En Brasil, un club de fútbol contrató a un jugador sentenciado a 22 años de prisión por haber asesinado a la esposa. El tipo andaba libre, sus abogados lograron que el tribunal lo sacara de la cárcel, en la que estuvo menos de tres años, mientras analiza una apelación que nunca termina de resolver.
Como la justicia en Brasil es lenta de verdad, pronto veremos el espectáculo de un asesino confeso jugando en las canchas. Y, lo peor, al público celebrando sus actuaciones, sin objeción moral, a sabiendas de la catadura del personaje. Por el momento, circulan fotos del tipo sonriente celebrando su contratación junto con los dirigentes del club.

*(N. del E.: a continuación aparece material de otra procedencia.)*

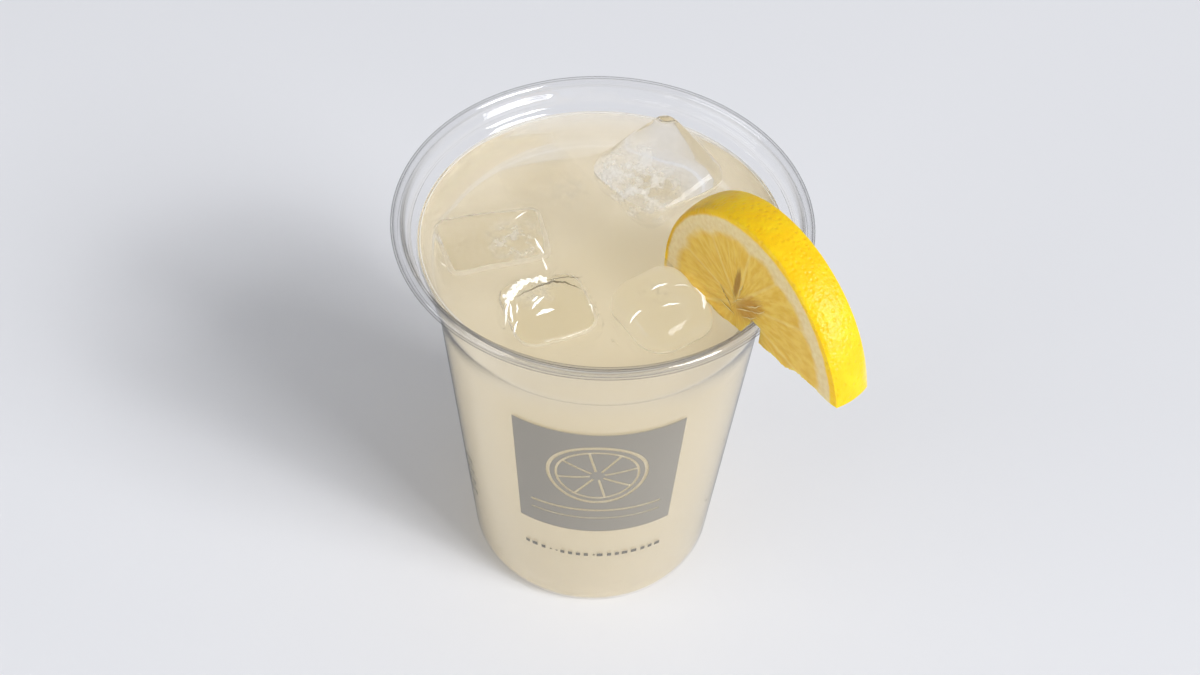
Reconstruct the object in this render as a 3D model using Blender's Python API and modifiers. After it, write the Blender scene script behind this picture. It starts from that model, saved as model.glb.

El equipo de fútbol se defiende diciendo que hacen “obra social” y que ayudan a su rehabilitación. Ni una palabra en recuerdo a la víctima, al feminicidio, a la tortura a la que Bruno (así se llama el futbolista) y sus compinches sometieron a la mujer. El tema, según el club, es “hacer justicia ayudando a un ser humano” ( Facebook del Boa Esporte Club, 12 de marzo del 2017). Supongo que la víctima no califica como humano.
Este episodio da para muchas lecturas. Una, terrible, es que si un victimario es famoso y tiene abogados capaces de enredar el pleito, puede salirse con la suya. Otra, no menos terrible, es la amoralidad de la civilización del espectáculo en la que cualquier cosa vale con tal de lograr notoriedad. “Que hablen mal de mí, pero que hablen”, pareciera ser la consigna, en este caso, del club que contrata a un famoso deportista. Finalmente, una impunidad así refleja la bancarrota legal y moral de un sistema de justicia; cuando ello ocurre, una sociedad erosiona las bases institucionales para la convivencia social civilizada.

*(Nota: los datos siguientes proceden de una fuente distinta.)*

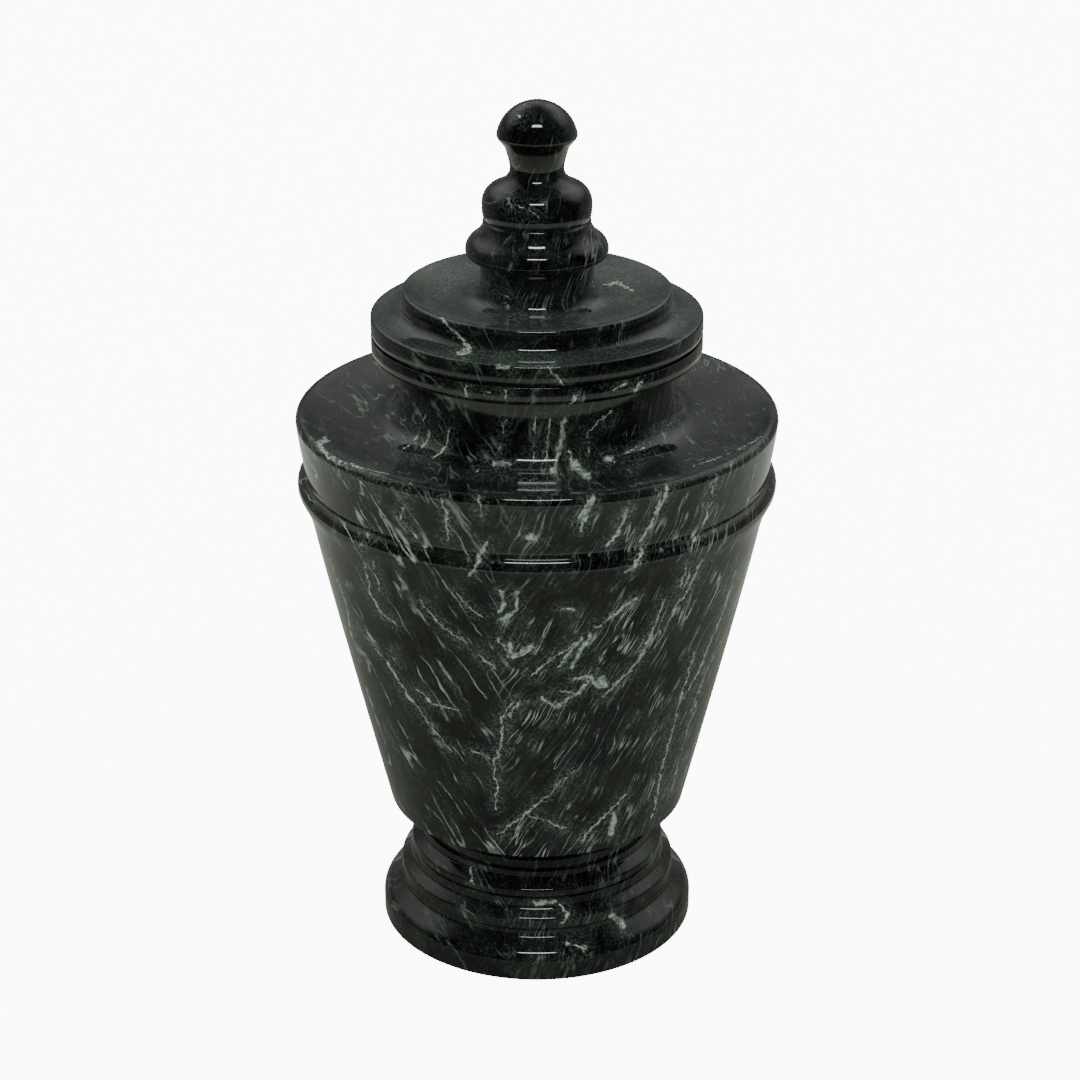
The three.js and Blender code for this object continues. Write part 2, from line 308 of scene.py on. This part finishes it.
def finial(section, base):
    low_bulb = base + LOW_BULB_HEIGHT
    fillet = base + FILLET_HEIGHT
    high_bulb_foot = fillet + FILLET_THICKNESS + HIGH_BULB_FOOT_RISE
    knob = base + KNOB_HEIGHT
    top = knob + KNOB_CROWN
    section.sweep(UPRIGHT_FIRST, UNDERCUT_RADIUS, base + UNDERCUT_HEIGHT)
    section.arc(LOW_BULB_RADIUS - LOW_BULB_EDGE, low_bulb, LOW_BULB_EDGE, (-45, 0))
    section.arc(LOW_BULB_RADIUS - LOW_BULB_ROUND, low_bulb, LOW_BULB_ROUND, (0, 62))
    section.sweep(LOW_BULB_BEND, FILLET_RADIUS, fillet - FILLET_THICKNESS)
    section.to(FILLET_RADIUS, fillet)
    section.to(FILLET_RADIUS - FILLET_QUIRK, fillet + FILLET_THICKNESS / 2)
    section.arc(HIGH_BULB_RADIUS - HIGH_BULB_FOOT, high_bulb_foot, HIGH_BULB_FOOT, (-16, 0))
    section.arc(HIGH_BULB_RADIUS - HIGH_BULB_ROUND, base + HIGH_BULB_HEIGHT, HIGH_BULB_ROUND, (0, 75))
    section.sweep(THROAT_BEND, THROAT_RADIUS, base + THROAT_HEIGHT)
    section.sweep(KNOB_NECK_BEND, KNOB_NECK_RADIUS, base + KNOB_NECK_HEIGHT)
    section.arc(KNOB_RADIUS - KNOB_EDGE, knob, KNOB_EDGE, (-50, 0))
    ball = (KNOB_RADIUS ** 2 + KNOB_CROWN ** 2) / (2 * KNOB_CROWN)
    edge = asin(1 - KNOB_CROWN / ball) * 180 / pi
    section.arc(0, top - ball, ball, (edge, 90))


def turn(node, points, material):
    """Turns a stone from its half section and puts it in the place of its CAD node."""
    bpy.ops.object.select_all(action="DESELECT")
    bpy.ops.mesh.primitive_plane_add(size=MM)
    stone = bpy.context.object
    stone.name = stone.data.name = node + "_marble"
    bpy.ops.object.mode_set(mode="EDIT")
    bpy.ops.mesh.merge(type="CENTER")
    at = (0.0, 0.0)
    for i, point in enumerate(points):
        step = ((point[0] - at[0]) * MM, 0.0, (point[1] - at[1]) * MM)
        if i == 0:
            bpy.ops.transform.translate(value=step)
        else:
            bpy.ops.mesh.extrude_vertices_move(TRANSFORM_OT_translate={"value": step})
        at = point
    bpy.ops.mesh.select_all(action="SELECT")
    bpy.ops.mesh.spin(steps=FACETS, angle=2 * pi, center=(0, 0, 0), axis=(0, 0, 1))
    bpy.ops.mesh.select_all(action="SELECT")
    bpy.ops.mesh.remove_doubles(threshold=0.002 * MM)
    bpy.ops.mesh.normals_make_consistent(inside=False)
    bpy.ops.object.mode_set(mode="OBJECT")
    bpy.ops.object.shade_smooth_by_angle(angle=radians(32))
    stone.data.materials.append(material)
    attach(stone, "root")
    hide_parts(node)
    return stone


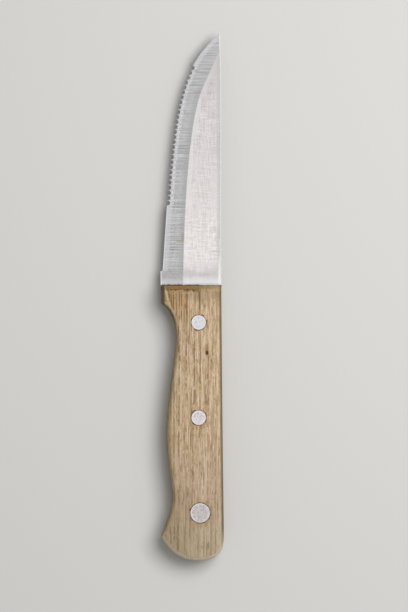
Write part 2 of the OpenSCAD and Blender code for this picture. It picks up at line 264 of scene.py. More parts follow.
# A flute goes through the lower face at through_x and runs out of the upper face at run_out_x.
notch_edge, notch_half, notch_slope = bevel_slope(notch_y)
notch_x = notch_edge + tooth_depth
notch_under = notch_half + notch_slope * tooth_depth
dy = y[:, None] - notch_y
in_flute = np.abs(dy) < flute_r
rise = (flute_r - np.sqrt(np.maximum(0, flute_r ** 2 - dy ** 2))) / np.cos(flute_angle)
tilt = np.tan(flute_angle)
flute_z, face_z = notch_under + notch_x * tilt - rise, (edge_half - slope * edge)[:, None]
through_x = (flute_z - face_z) / (tilt + slope[:, None])
run_out_x = (flute_z + face_z) / (tilt - slope[:, None])
floor_z = -notch_under + (edge[:, None] - notch_x) * tilt + rise
nowhere = 99
through_x = np.where(in_flute, through_x, -nowhere).max(axis=1)
run_out_x = np.where(in_flute, run_out_x, -nowhere).max(axis=1)
floor_z = np.where(in_flute, floor_z, nowhere).min(axis=1)

# Points round a section: from the edge over the honed strip, the grind line and the spine's
# broken corner to the lower face, and back. The tang is plain, and its points close up where it
# is narrow, round the butt.
edge_line = np.maximum(edge, through_x)
notched = through_x > edge
fluted = run_out_x > edge + micro_bevel
low_in = edge_line + np.minimum(micro_bevel, micro_share * (land - edge))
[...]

Me impresiona el segundo argumento del club para contratar al asesino: no fuimos nosotros los que lo liberamos. Estamos avisados: si hay culpa, esta es de otro. Una postura, por cierto, muy empleada por muchos en otros ámbitos de la vida social. Todos hemos escuchado a personas defender actuaciones moralmente reprobables: “Nosotros no inventamos las reglas, solo las aplicamos”. Se autoexculpan negándose a asumir responsabilidad por lo hecho.
Ojalá nunca tengamos un caso como el de este futbolista en Costa Rica. Lo cierto, sin embargo, es que el drama del feminicidio tiene raíz aquí también, así como la tentación de justificar lo injustificable y su corolario: eso de que la culpa no es mía.